I will see you either in this forum or theirs


----------



## JaphyJaphy (Nov 15, 2012)

This is great. Thanks for posting!


----------



## alexischristina (Jun 30, 2009)

I'm so excited for this, I just hope it doesn't get in the way of my actual course work / I don't forget about it. 
We should all keep tabs on each other ;D


----------



## Brighteyes (Mar 8, 2009)

I'm just a random high school student... Can I still sign up for this? Because I love to learn and this sounds really interesting.


----------



## JaphyJaphy (Nov 15, 2012)

Brighteyes said:


> I'm just a random high school student... Can I still sign up for this? Because I love to learn and this sounds really interesting.


Yep, anyone can sign up!


----------



## aerie (Jul 19, 2010)

I think I am going to sign up! I am already taking 18 credit hours in my actual college career, what is one more (free) course


----------



## Captain Evil (Apr 18, 2012)

Signed up just now!


----------



## MoodIndigo (Oct 18, 2010)

Thanks for posting! I can't wait


----------



## Failbhe (May 8, 2012)

I'm signed up too


----------



## RunSlideStop (Apr 21, 2012)

Glad everyone is so excited! I'm at the library now seeing if they have the course books.
_Posted via Mobile Device_


----------



## stingerscricket (Oct 3, 2011)

The course is now open!!! I'm about to start week 1 lecture and notes!


----------



## katdressagegirl (Oct 14, 2012)

This is really interesting. I just signed up...sounds really great.


----------



## JaphyJaphy (Nov 15, 2012)

stingerscricket said:


> The course is now open!!! I'm about to start week 1 lecture and notes!


 I just started too!


----------



## Cat (Jul 26, 2008)

Signed up today and watched the first week videos already.


----------



## Rachel1786 (Nov 14, 2010)

I signed up months ago(someone posted about it in the health forum a while back) I nearly forgot all about it and was so excited when I got the email about it starting. I already watched the first 2 videos and took the revision quiz


----------



## Captain Evil (Apr 18, 2012)

I also signed up, and received an e-mail back... 

however, (oh, this is so embarrassing), I can't figure out how to log on to read the articles or watch the videos. How does one get in? Here is what they sent me...

*Welcome to Coursera! You’ve just joined a community of hundreds of thousands of students who are taking courses, and changing the face of higher education. At Coursera, you can take courses from the top universities, for free.
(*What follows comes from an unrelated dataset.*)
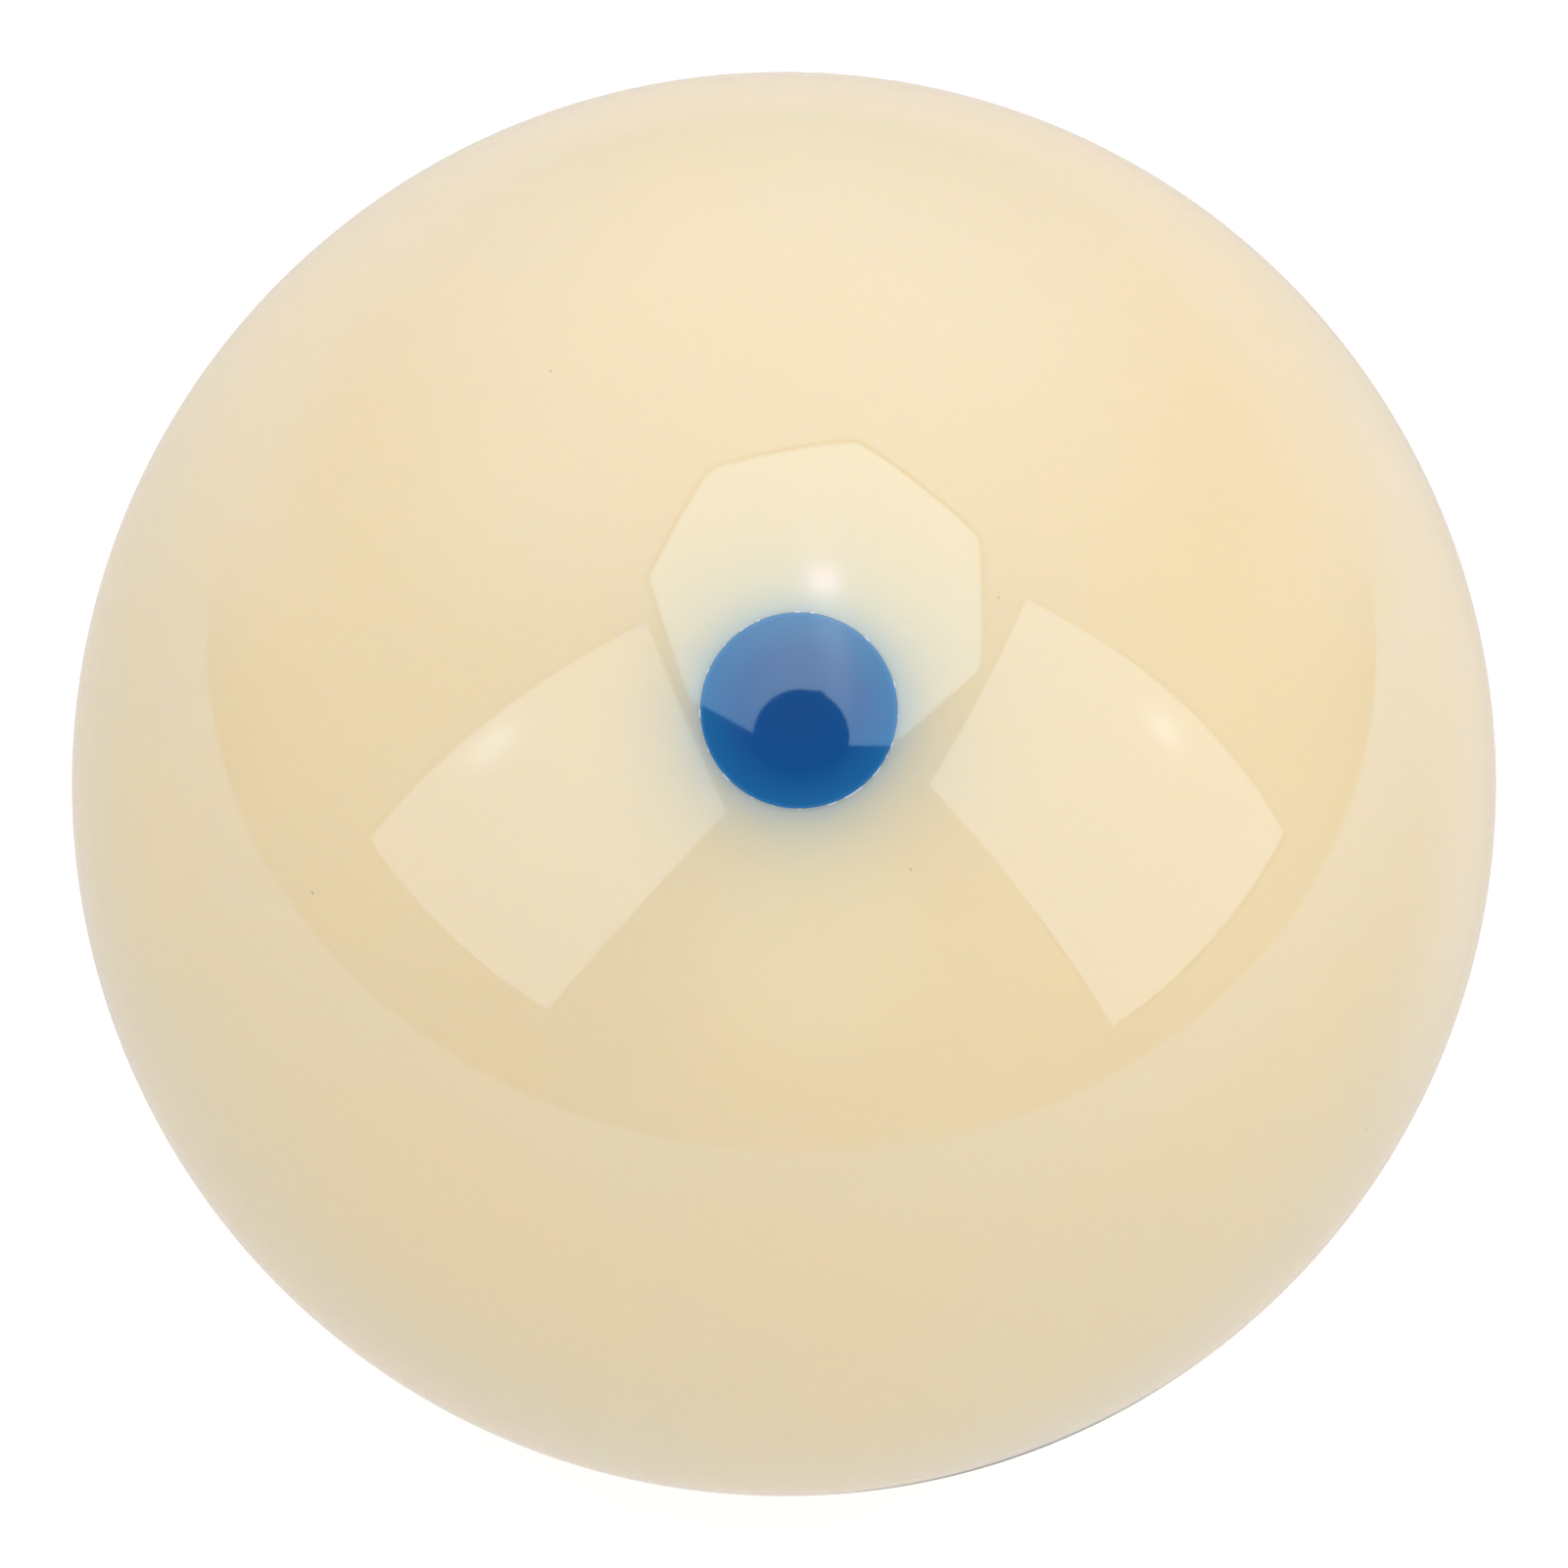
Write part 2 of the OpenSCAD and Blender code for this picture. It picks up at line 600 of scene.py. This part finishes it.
def lamp_cloth(name, glow, patches):
    """A lamp's lit cloth: an even glow, with brighter patches of (middle, size, glow)."""
    material, tree = new_material(name)
    position = add_node(tree, "TexCoord").outputs["Object"]
    colour = glow
    for middle, size, extra in patches:
        colour = add_glow(tree, colour, extra, soft_patch(tree, position, middle, size))
    finish_material(tree, add_node(tree, "Emission", {"Color": colour}))
    return material


def black_cloth():
    material, tree = new_material("black_cloth")
    finish_material(tree, add_node(tree, "BsdfDiffuse", {"Color": (0.0, 0.0, 0.0, 1)}))
    return material


def stage_reflection(lamp, place, aim, roll):
    """Puts something in the studio that shows only in the gloss. The fills give the light."""
    lamp.matrix_world = aimed(place, aim, roll)
    lamp.visible_camera = False
    lamp.visible_diffuse = False
    lamp.visible_shadow = False


def make_lamp(name, place, aim, roll, corners, glow, patches):
    """A flat lamp: lit cloth inside its corners, with a narrow black edge round it."""
    bm = bmesh.new()
    inner = [bm.verts.new((x * LAMP_DISTANCE, y * LAMP_DISTANCE, 0)) for x, y in corners]
    outer = [bm.verts.new(vertex.co * LAMP_EDGE) for vertex in inner]
    bm.faces.new(inner)
    bridge(bm, inner, outer)
    lamp = link_mesh(name, bm)
    lamp.data.materials.append(lamp_cloth(name, glow, patches))
    lamp.data.materials.append(black_cloth())
    for face in lamp.data.polygons:
        face.material_index = min(face.index, 1)
    stage_reflection(lamp, place, aim, roll)


def rectangle(width, height):
    return [(x * width / 2, y * height / 2) for x, y in ((-1, -1), (1, -1), (1, 1), (-1, 1))]


def octagon(radius, start):
    angles = [start + math.pi / 4 * i for i in range(8)]
    return [(radius * math.cos(a), radius * math.sin(a)) for a in angles]


def make_camera_body():
    """The dark front of a camera and its grip, which show only in the gloss."""
    bm = bmesh.new()
    angles = [2 * math.pi * i / CAMERA_ROUND_STEPS for i in range(CAMERA_ROUND_STEPS)]
    for across, up, radius in CAMERA_ROUNDS:
        outline = [(across + radius * math.cos(a), up + radius * math.sin(a)) for a in angles]
        bm.faces.new([bm.verts.new((x * LAMP_DISTANCE, y * LAMP_DISTANCE, 0)) for x, y in outline])
    body = link_mesh("camera_body", bm)
    body.data.materials.append(black_cloth())
    stage_reflection(body, TOWARD * CAMERA_BODY_DISTANCE, Vector((0, 0, 0)), 0.0)


def make_fill(name, direction, brightness):
    """Very soft light from one side, which doesn't show in the gloss."""
    data = bpy.data.lights.new(name, "SUN")
    data.angle = FILL_SPREAD
    data.energy = brightness * math.pi
    lamp = bpy.data.objects.new(name, data)
    lamp.matrix_world = aimed(direction, Vector((0, 0, 0)), 0.0)
    lamp.visible_glossy = False
    bpy.context.scene.collection.objects.link(lamp)


def make_world():
    world = bpy.data.worlds.new("studio")
    bpy.context.scene.world = world
    world.use_nodes = True
    tree = world.node_tree
    tree.nodes.clear()
    heading = add_node(tree, "TexCoord").outputs["Generated"]

    def toward(direction):
        return add_node(
            tree, "VectorMath", {0: heading, 1: direction}, operation="DOT_PRODUCT").outputs["Value"]

    room = ROOM
    for direction, start, full, glow in LOBES:
        room = add_glow(tree, room, glow, remap(tree, toward(direction), start, full))
    height = toward(TABLE_UP)
    upper = remap(tree, toward(UP), *UPPER_BAND)
    low_glow = calc(tree, "MULTIPLY", remap(tree, height, *HORIZON_BAND), upper)
    room = add_glow(tree, room, HORIZON, low_glow)

    lower = calc(tree, "SUBTRACT", 1.0, upper)
    far_edge = calc(tree, "MULTIPLY", remap(tree, height, *FAR_BAND), lower)
    far = add_glow(tree, TABLE_FAR, TABLE_RIGHT, remap(tree, toward(RIGHT), *RIGHT_BAND))
    table = blend(tree, far_edge, blend(tree, upper, TABLE, TABLE_BEYOND), far)
    table = add_glow(tree, table, TABLE_SHINE, remap(tree, toward(SHINE_MIDDLE), *SHINE_BAND))
    table = blend(tree, remap(tree, toward(-TOWARD), *BEHIND_BAND), table, TABLE_BEHIND)
    table = blend(tree, remap(tree, toward(SHADE_MIDDLE), *SHADE_BAND), table, TABLE_SHADE)

    on_table = remap(tree, height, -TABLE_DIP + EDGE_BLUR, -TABLE_DIP - EDGE_BLUR)
    colour = blend(tree, on_table, room, table)
    background = add_node(tree, "Background", {"Color": colour})
    add_node(tree, "OutputWorld", {"Surface": background.outputs[0]})
    world.cycles_visibility.diffuse = False


def make_studio():
    octabox_corners = octagon(OCTABOX_RADIUS, OCTABOX_START)
    octabox_corners[LOW_CORNER] = LOW_CORNER_PLACE
    make_world()
    make_sweep()
    make_lamp(
        "softbox_left",
        place=studio(-0.52, -0.105, 0.85), aim=studio(0.19, -0.245, 0.355), roll=math.radians(-52),
        corners=rectangle(0.68, 0.90), glow=(1.25, 1.55, 2.00),
        patches=[
            ((0.00, 0.25), (0.50, 0.45), (0.35, 0.50, 0.50)),
            ((-0.29, -0.06), (0.035, 0.08), (1.5, 2.0, 2.5)),
        ])
    make_lamp(
        "softbox_right",
        place=studio(0.755, -0.053, 0.66), aim=studio(-0.10, -0.05, 0.165), roll=math.radians(51),
        corners=rectangle(0.665, 0.98), glow=(1.56, 1.95, 2.45),
        patches=[((0.25, -0.03), (0.035, 0.06), (1.5, 2.0, 2.5))])
    make_lamp(
        "octabox",
        place=studio(0.07, 0.436, 0.897), aim=studio(-0.14, -0.19, 0.22), roll=0.0,
        corners=octabox_corners, glow=(1.50, 2.50, 3.30),
        patches=[
            ((-0.07, -0.18), (0.26, 0.23), (1.05, 0.75, 0.25)),
            ((0.00, 0.00), (0.24, 0.14), (0.90, 0.90, 0.50)),
            ((0.04, 0.07), (0.045, 0.04), (4.2, 2.4, 4.4)),
            ((0.04, -0.05), (0.045, 0.25), (0.9, 0.9, 0.9)),
        ])
    make_camera_body()
    for name, direction, brightness in FILLS:
        make_fill(name, direction, brightness)


# ---------------------------------------------------------------- assembly
def dress(piece, material, node):
    """Smooths a finished piece's shading, gives it its material and its body, and hides the CAD node
    that it stands for.
    """
    polish_normals(piece)
    piece.data.materials.append(material)
    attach(piece, "root")
    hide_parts(node)


dress(make_ball(), cream_resin(), "ball_body")
blue = blue_resin()
for where, axis in SPOT_AXES.items():
    dress(make_plug(where, axis), blue, "spot_plug_" + where)

make_camera()
make_studio()
bpy.context.scene.view_settings.view_transform = "Standard"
Take classes taught by brilliant professors, interact with students from around the world, and explore tons of interesting questions through our many course offerings. We are committed to making education available to everyone, and we’ll be constantly working to bring you new classes from the best universities.

Eager to start? Check out our course list and sign-up today -- there’s no limit to the number of classes you can take! You can enroll in a course even if the start date hasn’t been announced.

Talk to us and each other! Follow us on Facebook, Twitter, and Google+, and visit our blog. You can also join or plan a meetup in your home city. Leave comments and suggestions, and share your story!

We are thrilled that you have joined us! Congratulations! You are now a Courserian.

Cheers,
Daphne, Andrew and your Coursera Team

To make sure our emails are delivered to your inbox, please add [email protected] to your address book.

You are receiving this email because [email protected] is subscribed to the Coursera newsletter. To stop receiving similar future Coursera newsletters, please click here. Please do not reply directly to this email. If you have any questions or feedback, please visit our support site.*


----------



## katdressagegirl (Oct 14, 2012)

If you received an email it means you are signed up/logged on. So just go to the Coursera page, click the link in the upper right hand corner and enter your email and password combination  Hope that makes sense.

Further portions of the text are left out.